>> start

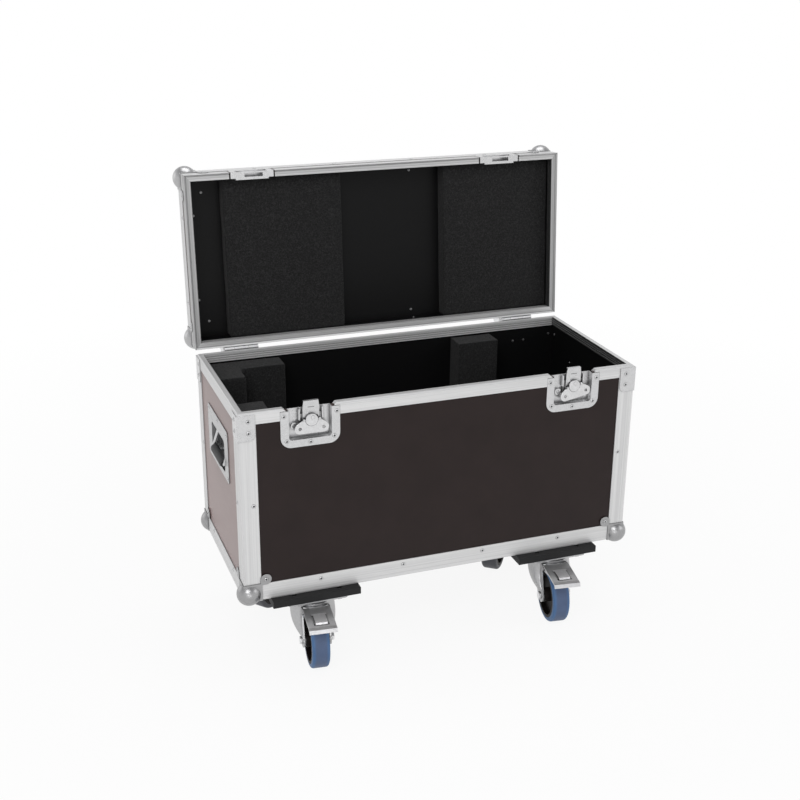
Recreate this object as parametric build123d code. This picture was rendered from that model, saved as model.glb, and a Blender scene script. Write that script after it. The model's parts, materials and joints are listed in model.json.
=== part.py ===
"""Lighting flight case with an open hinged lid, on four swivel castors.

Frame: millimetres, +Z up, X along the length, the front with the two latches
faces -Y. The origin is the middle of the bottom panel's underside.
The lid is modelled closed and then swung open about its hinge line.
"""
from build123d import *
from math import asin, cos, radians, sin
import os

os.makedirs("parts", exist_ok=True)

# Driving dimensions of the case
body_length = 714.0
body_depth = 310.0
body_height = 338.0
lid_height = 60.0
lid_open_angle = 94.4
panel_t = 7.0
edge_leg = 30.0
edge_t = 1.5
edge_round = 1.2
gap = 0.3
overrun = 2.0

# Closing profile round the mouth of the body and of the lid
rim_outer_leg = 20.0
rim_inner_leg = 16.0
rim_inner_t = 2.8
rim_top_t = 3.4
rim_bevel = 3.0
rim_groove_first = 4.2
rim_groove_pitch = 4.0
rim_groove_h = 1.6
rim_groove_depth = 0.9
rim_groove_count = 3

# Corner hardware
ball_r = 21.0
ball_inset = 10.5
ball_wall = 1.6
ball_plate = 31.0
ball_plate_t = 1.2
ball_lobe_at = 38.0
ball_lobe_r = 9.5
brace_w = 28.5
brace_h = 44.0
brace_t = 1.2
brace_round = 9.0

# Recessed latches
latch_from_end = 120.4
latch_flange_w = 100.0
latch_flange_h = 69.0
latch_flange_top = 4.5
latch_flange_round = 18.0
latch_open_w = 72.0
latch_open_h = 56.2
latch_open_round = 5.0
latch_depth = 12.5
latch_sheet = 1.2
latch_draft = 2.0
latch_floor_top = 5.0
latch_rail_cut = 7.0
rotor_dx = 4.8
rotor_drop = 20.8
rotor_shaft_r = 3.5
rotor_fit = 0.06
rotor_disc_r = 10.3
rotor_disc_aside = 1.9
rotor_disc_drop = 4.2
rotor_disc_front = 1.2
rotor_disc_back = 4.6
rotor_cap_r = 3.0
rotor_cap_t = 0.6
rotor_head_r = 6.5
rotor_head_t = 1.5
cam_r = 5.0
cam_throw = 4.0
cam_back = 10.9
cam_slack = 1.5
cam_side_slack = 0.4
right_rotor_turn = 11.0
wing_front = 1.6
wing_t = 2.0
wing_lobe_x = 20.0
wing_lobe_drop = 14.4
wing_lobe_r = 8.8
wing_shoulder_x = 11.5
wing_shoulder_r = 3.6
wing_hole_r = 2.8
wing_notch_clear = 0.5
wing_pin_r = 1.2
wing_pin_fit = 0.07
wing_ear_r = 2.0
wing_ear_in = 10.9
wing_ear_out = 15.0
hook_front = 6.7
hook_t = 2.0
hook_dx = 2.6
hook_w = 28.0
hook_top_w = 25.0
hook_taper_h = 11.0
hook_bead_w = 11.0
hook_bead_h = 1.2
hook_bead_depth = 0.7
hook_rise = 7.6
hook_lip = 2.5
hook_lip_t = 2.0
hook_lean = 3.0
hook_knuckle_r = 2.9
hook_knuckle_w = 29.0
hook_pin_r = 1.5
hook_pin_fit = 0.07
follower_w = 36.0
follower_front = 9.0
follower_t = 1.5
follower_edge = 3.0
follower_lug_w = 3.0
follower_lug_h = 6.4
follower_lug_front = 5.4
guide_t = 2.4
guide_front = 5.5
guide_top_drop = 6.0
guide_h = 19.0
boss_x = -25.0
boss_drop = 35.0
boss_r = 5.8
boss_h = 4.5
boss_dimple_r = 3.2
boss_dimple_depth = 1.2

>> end
>> start

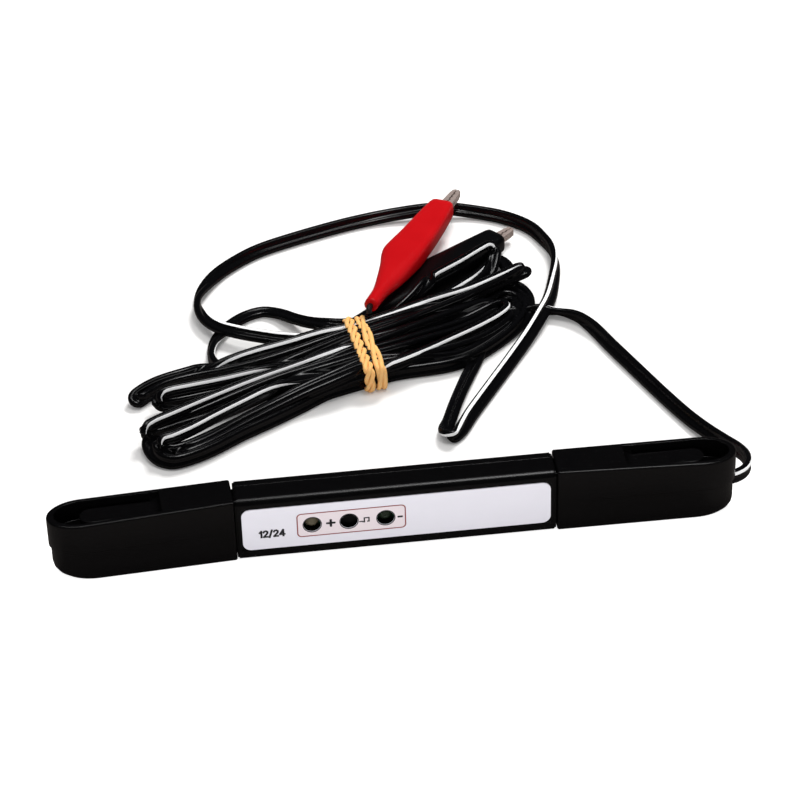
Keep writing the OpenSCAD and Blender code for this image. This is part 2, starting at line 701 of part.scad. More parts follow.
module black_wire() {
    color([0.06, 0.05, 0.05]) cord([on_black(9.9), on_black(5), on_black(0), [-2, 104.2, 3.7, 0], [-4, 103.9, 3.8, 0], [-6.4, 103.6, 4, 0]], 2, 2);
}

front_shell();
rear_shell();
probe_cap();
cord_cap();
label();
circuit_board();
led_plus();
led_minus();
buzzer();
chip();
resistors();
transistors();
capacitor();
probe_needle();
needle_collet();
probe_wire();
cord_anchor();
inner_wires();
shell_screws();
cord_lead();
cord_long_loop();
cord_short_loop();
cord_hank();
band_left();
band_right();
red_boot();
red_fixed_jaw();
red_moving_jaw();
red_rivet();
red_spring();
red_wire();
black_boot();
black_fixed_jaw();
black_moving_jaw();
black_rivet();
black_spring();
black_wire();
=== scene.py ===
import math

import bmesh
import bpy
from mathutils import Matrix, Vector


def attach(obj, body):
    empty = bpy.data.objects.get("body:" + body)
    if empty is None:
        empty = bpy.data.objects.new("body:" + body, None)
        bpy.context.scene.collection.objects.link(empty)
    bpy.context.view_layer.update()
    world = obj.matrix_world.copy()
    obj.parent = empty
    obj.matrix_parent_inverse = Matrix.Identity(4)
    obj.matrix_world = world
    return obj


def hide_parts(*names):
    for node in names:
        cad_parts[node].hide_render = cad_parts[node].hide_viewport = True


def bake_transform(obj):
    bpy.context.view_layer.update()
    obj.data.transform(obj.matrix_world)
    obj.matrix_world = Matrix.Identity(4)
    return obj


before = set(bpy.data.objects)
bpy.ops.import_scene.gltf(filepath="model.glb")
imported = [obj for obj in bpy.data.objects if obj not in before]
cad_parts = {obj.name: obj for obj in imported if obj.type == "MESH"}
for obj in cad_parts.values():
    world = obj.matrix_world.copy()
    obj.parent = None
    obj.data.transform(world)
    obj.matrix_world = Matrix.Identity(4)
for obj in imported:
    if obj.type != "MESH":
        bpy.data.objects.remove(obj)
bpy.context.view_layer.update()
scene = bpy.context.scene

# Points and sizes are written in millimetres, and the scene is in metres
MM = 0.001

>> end
>> start

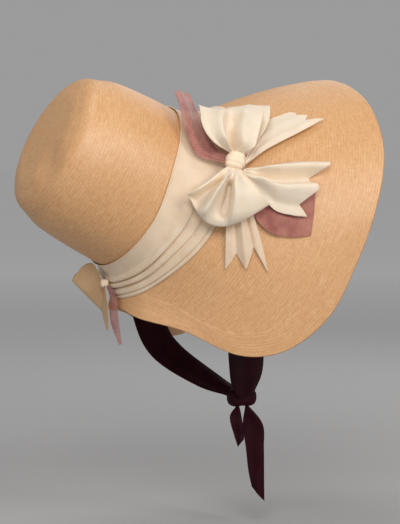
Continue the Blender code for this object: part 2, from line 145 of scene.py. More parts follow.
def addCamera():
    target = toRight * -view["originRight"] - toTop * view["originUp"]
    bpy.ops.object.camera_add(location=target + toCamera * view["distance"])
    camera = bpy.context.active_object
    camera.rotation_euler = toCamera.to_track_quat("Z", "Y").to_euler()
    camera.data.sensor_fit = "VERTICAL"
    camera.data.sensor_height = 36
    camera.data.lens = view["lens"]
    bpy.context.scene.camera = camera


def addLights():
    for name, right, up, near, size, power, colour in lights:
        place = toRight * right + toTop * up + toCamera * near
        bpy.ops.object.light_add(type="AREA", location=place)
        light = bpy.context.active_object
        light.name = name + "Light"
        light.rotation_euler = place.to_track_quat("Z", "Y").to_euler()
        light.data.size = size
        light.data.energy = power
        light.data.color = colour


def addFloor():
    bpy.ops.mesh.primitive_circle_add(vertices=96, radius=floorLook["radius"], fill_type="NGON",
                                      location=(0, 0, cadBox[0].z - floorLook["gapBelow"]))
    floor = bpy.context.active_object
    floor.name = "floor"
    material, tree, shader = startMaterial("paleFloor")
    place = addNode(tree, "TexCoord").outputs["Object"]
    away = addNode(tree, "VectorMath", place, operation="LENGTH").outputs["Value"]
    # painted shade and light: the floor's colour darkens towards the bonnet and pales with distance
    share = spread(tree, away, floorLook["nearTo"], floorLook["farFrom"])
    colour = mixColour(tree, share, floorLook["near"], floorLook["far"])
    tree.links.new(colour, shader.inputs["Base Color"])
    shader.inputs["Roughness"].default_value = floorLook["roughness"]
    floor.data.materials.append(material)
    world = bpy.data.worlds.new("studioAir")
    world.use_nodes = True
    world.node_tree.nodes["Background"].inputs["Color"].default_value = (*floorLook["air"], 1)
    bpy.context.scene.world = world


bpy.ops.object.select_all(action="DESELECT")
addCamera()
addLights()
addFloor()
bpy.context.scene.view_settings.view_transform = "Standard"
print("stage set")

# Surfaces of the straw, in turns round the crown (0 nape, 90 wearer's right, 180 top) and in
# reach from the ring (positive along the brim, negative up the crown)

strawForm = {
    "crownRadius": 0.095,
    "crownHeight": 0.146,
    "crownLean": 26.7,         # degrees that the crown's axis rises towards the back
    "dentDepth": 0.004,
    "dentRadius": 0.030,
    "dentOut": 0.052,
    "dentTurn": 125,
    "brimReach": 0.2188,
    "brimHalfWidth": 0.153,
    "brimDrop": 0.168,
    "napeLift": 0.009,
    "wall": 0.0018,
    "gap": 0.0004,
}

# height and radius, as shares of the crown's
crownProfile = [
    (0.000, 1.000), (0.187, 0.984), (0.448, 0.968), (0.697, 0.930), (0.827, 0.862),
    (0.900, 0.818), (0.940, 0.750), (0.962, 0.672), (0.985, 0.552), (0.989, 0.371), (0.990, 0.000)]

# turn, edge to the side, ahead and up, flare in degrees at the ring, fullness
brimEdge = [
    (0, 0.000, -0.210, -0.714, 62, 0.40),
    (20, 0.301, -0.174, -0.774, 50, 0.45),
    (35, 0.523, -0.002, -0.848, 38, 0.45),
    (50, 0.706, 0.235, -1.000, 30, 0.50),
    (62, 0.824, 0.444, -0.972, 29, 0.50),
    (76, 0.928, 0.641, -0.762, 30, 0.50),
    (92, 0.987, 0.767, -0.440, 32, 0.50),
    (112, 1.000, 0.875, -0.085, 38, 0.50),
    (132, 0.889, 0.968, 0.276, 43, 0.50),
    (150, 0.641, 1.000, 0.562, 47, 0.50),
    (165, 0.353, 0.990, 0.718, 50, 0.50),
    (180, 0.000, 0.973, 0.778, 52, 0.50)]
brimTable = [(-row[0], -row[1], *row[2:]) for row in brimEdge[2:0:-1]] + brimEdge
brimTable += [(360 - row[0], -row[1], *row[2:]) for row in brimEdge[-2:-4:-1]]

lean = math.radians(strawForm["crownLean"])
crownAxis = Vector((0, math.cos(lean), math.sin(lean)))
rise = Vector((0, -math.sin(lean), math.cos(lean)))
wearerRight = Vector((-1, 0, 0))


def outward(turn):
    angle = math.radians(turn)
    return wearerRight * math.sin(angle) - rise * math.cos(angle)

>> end

> [Prompt]:
Only the lines from the one containing "bpy.context.scene.collection.objects.link(empty)" through the one containing "before = set(bpy.data.objects)" are to be extracted, exactly as they appear, with both ends included.

> [Worked solution]:
        bpy.context.scene.collection.objects.link(empty)
    bpy.context.view_layer.update()
    world = obj.matrix_world.copy()
    obj.parent = empty
    obj.matrix_parent_inverse = Matrix.Identity(4)
    obj.matrix_world = world
    return obj


def hide_parts(*names):
    for node in names:
        cad_parts[node].hide_render = cad_parts[node].hide_viewport = True


def bake_transform(obj):
    bpy.context.view_layer.update()
    obj.data.transform(obj.matrix_world)
    obj.matrix_world = Matrix.Identity(4)
    return obj


before = set(bpy.data.objects)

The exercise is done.